Kuleli is the general secretary of one of Turkey’s journalists’ trade union, elected after he took part in the Gezi Park protests.

Those heady days are over now and politics is being played out in the electoral arena with Istanbul festooned with banners for the three candidates – Erdogan, Ekmeleddin Ihsanoglu and Selahattin Demirtas, but mostly for Erdogan.

Despite the millions who opposed him on the streets last year, opinion polls show the outgoing prime minister has widespread support and could even win the election on the first round.

So were the protests a waste of time?

“Personally I didn’t tie Gezi Park and daily politics,” says Kuleli. “I think it’s more than that. I think it’s like May ‘68 movement in France. After ’68 a right-wing party gained more votes. But that movement affected 40 years everywhere … all over Europe.”

Ender Imrek is a socialist activist, who is being prosecuted for his leading role in the protests.

“The police entered our homes by force,” he recalls. “We were kept at the police station for four days and they mistreated us. They took our hard disks and our notes and our writings.”

He and four codefendants are accused of masterminding the protests across the whole country.

“I said that I would be very proud to have organised them but millions were on the street and it would be discourteous to them to say something like that,” is Imrek’s reply. “The court wanted to jail us but there was a huge public protest so they didn’t do that. But on 21 November our case will go to trial.”

His Labour Party is supporting left-wing candidate Selhettin Demirtas for president – in a “democratic bloc” against what they see as Erdogan’s growing authoritarian tendencies.

“Erdogan wants to declare his dictatorship in this election and he wants everything to continue as it was in the past,” he says. “We don’t want that, we want democracy and we don’t want things to go as they have in the past.”

Erdogan’s supporters don’t seem too worried about his tough-guy stance.

Cernil is a driver working in Austria who is back in Turkey during the election.

Sitting with his wife on Gezi Park, only partially paved over thanks to the protests, he says it was right to break up the protests.

“Yes, it was a little harsh but who cares?” he asks. “They had gone on for too long so they needed to be punished and, if you look at Europe, if there are any protests the police will intervene.”

There is a mixed crowd on Gezi Park on a sunny weekday morning.

A Kurdish labourer brandishing a beer can says he saw police stop campaigners put up posters for Dermitas, who is a Kurd himself, and another Kurd also declares his support for the left-winger.
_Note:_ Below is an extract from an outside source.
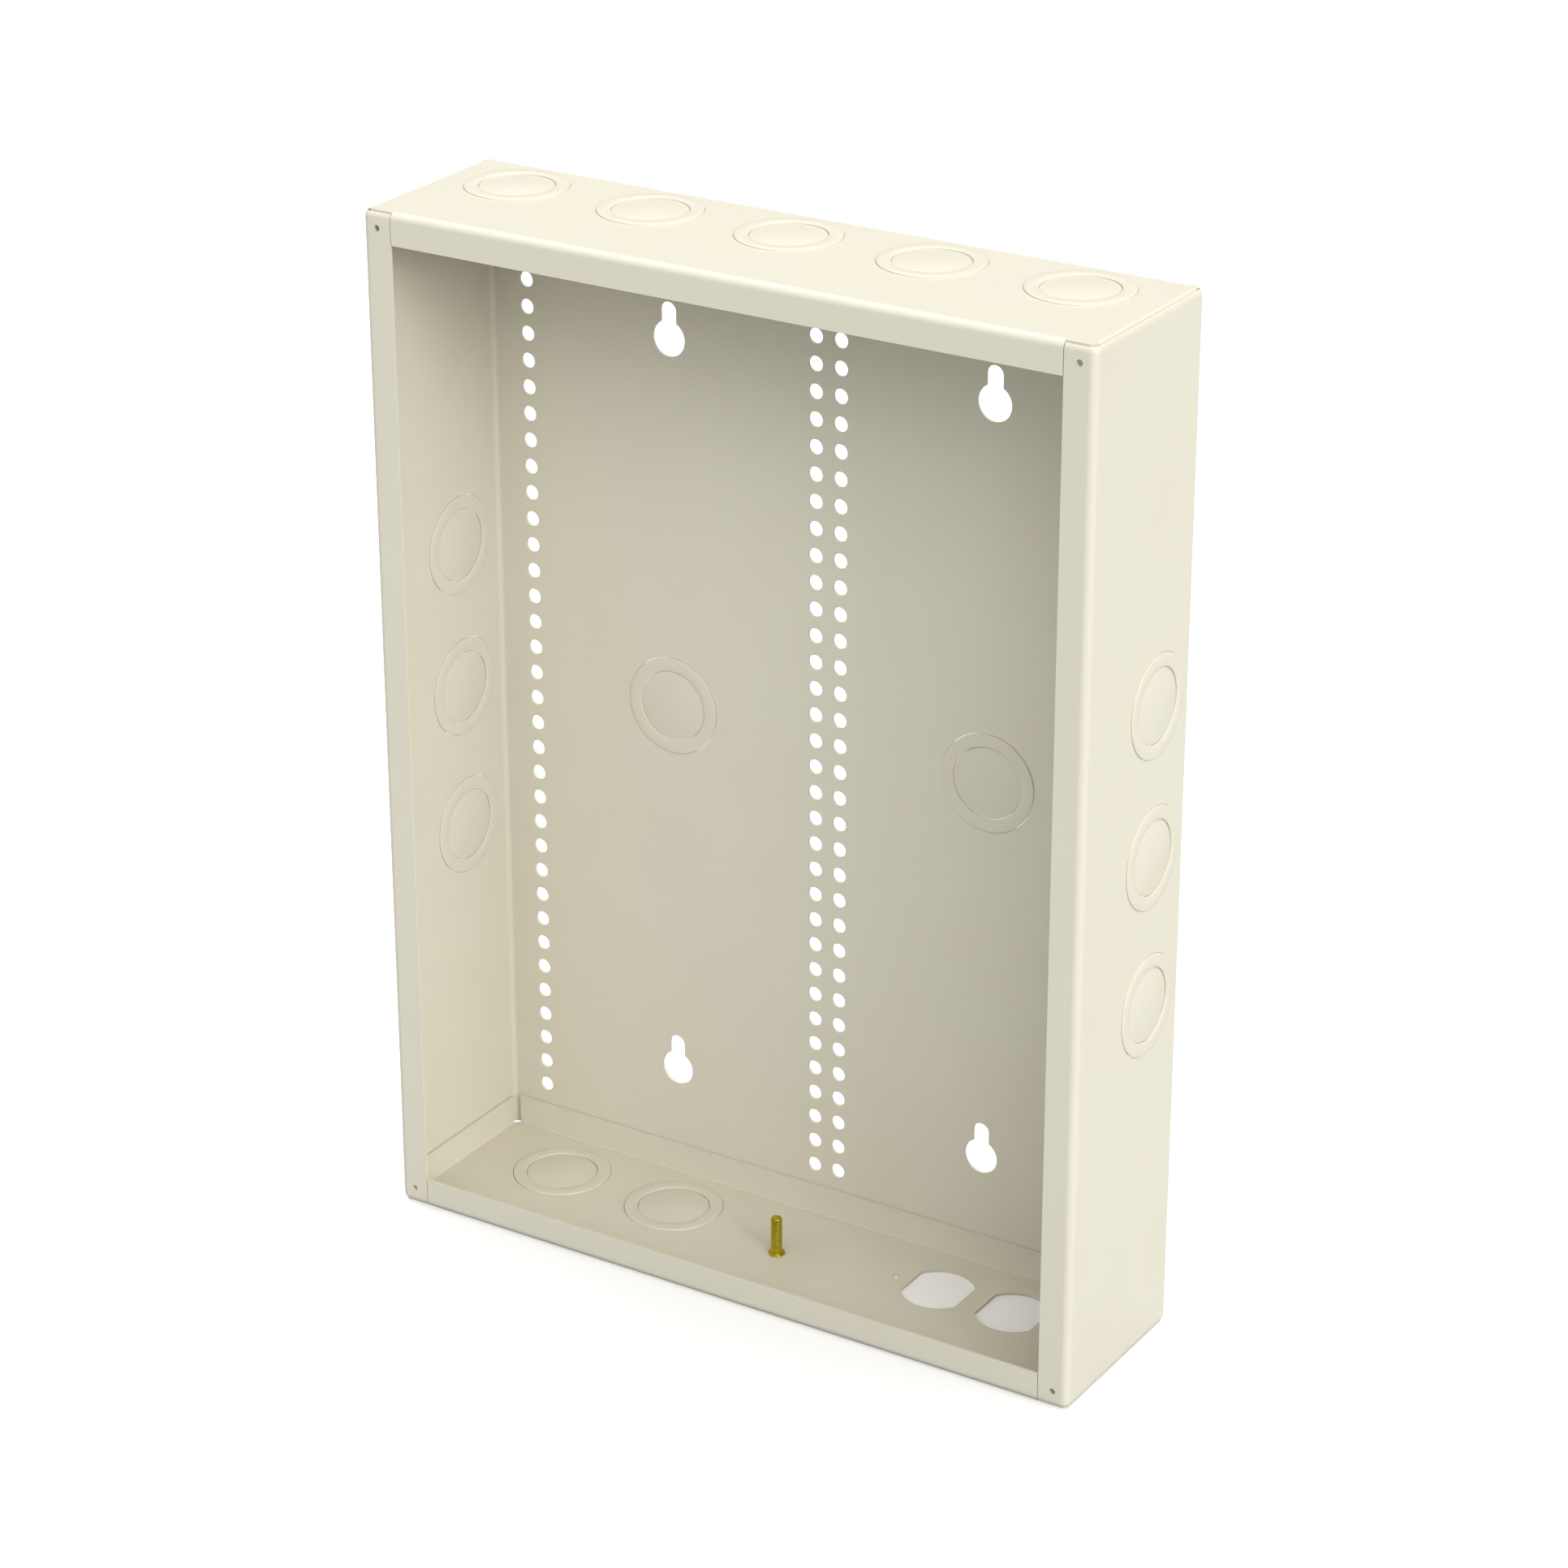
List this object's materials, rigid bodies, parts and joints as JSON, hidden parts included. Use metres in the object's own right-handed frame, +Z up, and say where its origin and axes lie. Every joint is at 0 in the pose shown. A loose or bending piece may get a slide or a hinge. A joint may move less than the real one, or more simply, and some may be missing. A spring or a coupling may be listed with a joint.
{
  "type": "residential load center enclosure",
  "caption": "Open-fronted sheet-steel box for a load center or structured wiring, with concentric knockouts, a hole grid, keyholes, receptacle cut-outs and a ground stud.",
  "frame": {"origin": "centre of the outside of the back sheet, which lies on the wall", "axes": "+X to the right as seen from the open front, +Z up, +Y into the wall; the open front faces -Y"},
  "size_m": [0.3586, 0.0928, 0.4861],
  "materials": {
    "almond_powder_coat": "satin almond powder coat with a faint orange peel",
    "yellow_zinc_stud": "yellow chromate plated steel stud"
  },
  "bodies": {
    "enclosure": {"enclosure_wrap": "almond_powder_coat", "top_end_cap": "almond_powder_coat", "bottom_end_cap": "almond_powder_coat", "ground_stud": "yellow_zinc_stud"},
    "top_knockout_1_ring": {"top_knockout_1_ring": "almond_powder_coat"},
    "top_knockout_1_slug": {"top_knockout_1_slug": "almond_powder_coat"},
    "top_knockout_2_ring": {"top_knockout_2_ring": "almond_powder_coat"},
    "top_knockout_2_slug": {"top_knockout_2_slug": "almond_powder_coat"},
    "top_knockout_3_ring": {"top_knockout_3_ring": "almond_powder_coat"},
    "top_knockout_3_slug": {"top_knockout_3_slug": "almond_powder_coat"},
    "top_knockout_4_ring": {"top_knockout_4_ring": "almond_powder_coat"},
    "top_knockout_4_slug": {"top_knockout_4_slug": "almond_powder_coat"},
    "top_knockout_5_ring": {"top_knockout_5_ring": "almond_powder_coat"},
    "top_knockout_5_slug": {"top_knockout_5_slug": "almond_powder_coat"},
    "bottom_knockout_1_ring": {"bottom_knockout_1_ring": "almond_powder_coat"},
    "bottom_knockout_1_slug": {"bottom_knockout_1_slug": "almond_powder_coat"},
    "bottom_knockout_2_ring": {"bottom_knockout_2_ring": "almond_powder_coat"},
    "bottom_knockout_2_slug": {"bottom_knockout_2_slug": "almond_powder_coat"},
    "left_knockout_1_ring": {"left_knockout_1_ring": "almond_powder_coat"},
    "left_knockout_1_slug": {"left_knockout_1_slug": "almond_powder_coat"},
    "left_knockout_2_ring": {"left_knockout_2_ring": "almond_powder_coat"},
    "left_knockout_2_slug": {"left_knockout_2_slug": "almond_powder_coat"},
    "left_knockout_3_ring": {"left_knockout_3_ring": "almond_powder_coat"},
    "left_knockout_3_slug": {"left_knockout_3_slug": "almond_powder_coat"},
    "right_knockout_1_ring": {"right_knockout_1_ring": "almond_powder_coat"},
    "right_knockout_1_slug": {"right_knockout_1_slug": "almond_powder_coat"},
    "right_knockout_2_ring": {"right_knockout_2_ring": "almond_powder_coat"},
    "right_knockout_2_slug": {"right_knockout_2_slug": "almond_powder_coat"},
    "right_knockout_3_ring": {"right_knockout_3_ring": "almond_powder_coat"},
    "right_knockout_3_slug": {"right_knockout_3_slug": "almond_powder_coat"},
    "back_knockout_1_ring": {"back_knockout_1_ring": "almond_powder_coat"},
    "back_knockout_1_slug": {"back_knockout_1_slug": "almond_powder_coat"},
    "back_knockout_2_ring": {"back_knockout_2_ring": "almond_powder_coat"},
    "back_knockout_2_slug": {"back_knockout_2_slug": "almond_powder_coat"}
  },
  "joints": [
    {"name": "top_knockout_1_ring_slide", "type": "slide", "parent": "enclosure", "child": "top_knockout_1_ring", "axis": [0, 0, 1], "range_m": [0, 0.012]},
    {"name": "top_knockout_1_slug_slide", "type": "slide", "parent": "top_knockout_1_ring", "child": "top_knockout_1_slug", "axis": [0, 0, 1], "range_m": [0, 0.012]},
    {"name": "top_knockout_2_ring_slide", "type": "slide", "parent": "enclosure", "child": "top_knockout_2_ring", "axis": [0, 0, 1], "range_m": [0, 0.012]},
    {"name": "top_knockout_2_slug_slide", "type": "slide", "parent": "top_knockout_2_ring", "child": "top_knockout_2_slug", "axis": [0, 0, 1], "range_m": [0, 0.012]},
    {"name": "top_knockout_3_ring_slide", "type": "slide", "parent": "enclosure", "child": "top_knockout_3_ring", "axis": [0, 0, 1], "range_m": [0, 0.012]},
    {"name": "top_knockout_3_slug_slide", "type": "slide", "parent": "top_knockout_3_ring", "child": "top_knockout_3_slug", "axis": [0, 0, 1], "range_m": [0, 0.012]},
    {"name": "top_knockout_4_ring_slide", "type": "slide", "parent": "enclosure", "child": "top_knockout_4_ring", "axis": [0, 0, 1], "range_m": [0, 0.012]},
    {"name": "top_knockout_4_slug_slide", "type": "slide", "parent": "top_knockout_4_ring", "child": "top_knockout_4_slug", "axis": [0, 0, 1], "range_m": [0, 0.012]},
    {"name": "top_knockout_5_ring_slide", "type": "slide", "parent": "enclosure", "child": "top_knockout_5_ring", "axis": [0, 0, 1], "range_m": [0, 0.012]},
    {"name": "top_knockout_5_slug_slide", "type": "slide", "parent": "top_knockout_5_ring", "child": "top_knockout_5_slug", "axis": [0, 0, 1], "range_m": [0, 0.012]},
    {"name": "bottom_knockout_1_ring_slide", "type": "slide", "parent": "enclosure", "child": "bottom_knockout_1_ring", "axis": [0, 0, -1], "range_m": [0, 0.012]},
    {"name": "bottom_knockout_1_slug_slide", "type": "slide", "parent": "bottom_knockout_1_ring", "child": "bottom_knockout_1_slug", "axis": [0, 0, -1], "range_m": [0, 0.012]},
    {"name": "bottom_knockout_2_ring_slide", "type": "slide", "parent": "enclosure", "child": "bottom_knockout_2_ring", "axis": [0, 0, -1], "range_m": [0, 0.012]},
    {"name": "bottom_knockout_2_slug_slide", "type": "slide", "parent": "bottom_knockout_2_ring", "child": "bottom_knockout_2_slug", "axis": [0, 0, -1], "range_m": [0, 0.012]},
    {"name": "left_knockout_1_ring_slide", "type": "slide", "parent": "enclosure", "child": "left_knockout_1_ring", "axis": [-1, 0, 0], "range_m": [0, 0.012]},
    {"name": "left_knockout_1_slug_slide", "type": "slide", "parent": "left_knockout_1_ring", "child": "left_knockout_1_slug", "axis": [-1, 0, 0], "range_m": [0, 0.012]},
    {"name": "left_knockout_2_ring_slide", "type": "slide", "parent": "enclosure", "child": "left_knockout_2_ring", "axis": [-1, 0, 0], "range_m": [0, 0.012]},
    {"name": "left_knockout_2_slug_slide", "type": "slide", "parent": "left_knockout_2_ring", "child": "left_knockout_2_slug", "axis": [-1, 0, 0], "range_m": [0, 0.012]},
    {"name": "left_knockout_3_ring_slide", "type": "slide", "parent": "enclosure", "child": "left_knockout_3_ring", "axis": [-1, 0, 0], "range_m": [0, 0.012]},
    {"name": "left_knockout_3_slug_slide", "type": "slide", "parent": "left_knockout_3_ring", "child": "left_knockout_3_slug", "axis": [-1, 0, 0], "range_m": [0, 0.012]},
    {"name": "right_knockout_1_ring_slide", "type": "slide", "parent": "enclosure", "child": "right_knockout_1_ring", "axis": [1, 0, 0], "range_m": [0, 0.012]},
    {"name": "right_knockout_1_slug_slide", "type": "slide", "parent": "right_knockout_1_ring", "child": "right_knockout_1_slug", "axis": [1, 0, 0], "range_m": [0, 0.012]},
    {"name": "right_knockout_2_ring_slide", "type": "slide", "parent": "enclosure", "child": "right_knockout_2_ring", "axis": [1, 0, 0], "range_m": [0, 0.012]},
    {"name": "right_knockout_2_slug_slide", "type": "slide", "parent": "right_knockout_2_ring", "child": "right_knockout_2_slug", "axis": [1, 0, 0], "range_m": [0, 0.012]},
    {"name": "right_knockout_3_ring_slide", "type": "slide", "parent": "enclosure", "child": "right_knockout_3_ring", "axis": [1, 0, 0], "range_m": [0, 0.012]},
    {"name": "right_knockout_3_slug_slide", "type": "slide", "parent": "right_knockout_3_ring", "child": "right_knockout_3_slug", "axis": [1, 0, 0], "range_m": [0, 0.012]},
    {"name": "back_knockout_1_ring_slide", "type": "slide", "parent": "enclosure", "child": "back_knockout_1_ring", "axis": [0, 1, 0], "range_m": [0, 0.012]},
    {"name": "back_knockout_1_slug_slide", "type": "slide", "parent": "back_knockout_1_ring", "child": "back_knockout_1_slug", "axis": [0, 1, 0], "range_m": [0, 0.012]},
    {"name": "back_knockout_2_ring_slide", "type": "slide", "parent": "enclosure", "child": "back_knockout_2_ring", "axis": [0, 1, 0], "range_m": [0, 0.012]},
    {"name": "back_knockout_2_slug_slide", "type": "slide", "parent": "back_knockout_2_ring", "child": "back_knockout_2_slug", "axis": [0, 1, 0], "range_m": [0, 0.012]}
  ]
}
There’s also concern about sectarian divisions in Turkey – both between Kurds and Turks and between majority Sunni Muslims and the Alevi minority, many of whom joined anti-Erdogan rallies.

But whose fault that is changes according to your political and religious affiliation.

“I was not on the side of Erdogan, I used to vote for left-wing parties,” says Ismir, a Sunni textile worker. “But it turned into something sectarian. Alevis started to make a lot of noise and they started to insult us, the Sunnis. That’s why I didn’t like the protests.”

But Feda, just back from studying in the Netherlands, supports the secularist Ihsenoglu and blames Erdogan.

“Rather than supporting the population in Turkey, he is trying to divide them in terms of their religion, their nationality,” she inisists.

If elected president, Erdogan will “get all the power and do whatever he wants according to his beliefs”, she believes.

The division between the two camps is deep and is likely to get deeper after the election.

Turkey looks set for a stormy political future.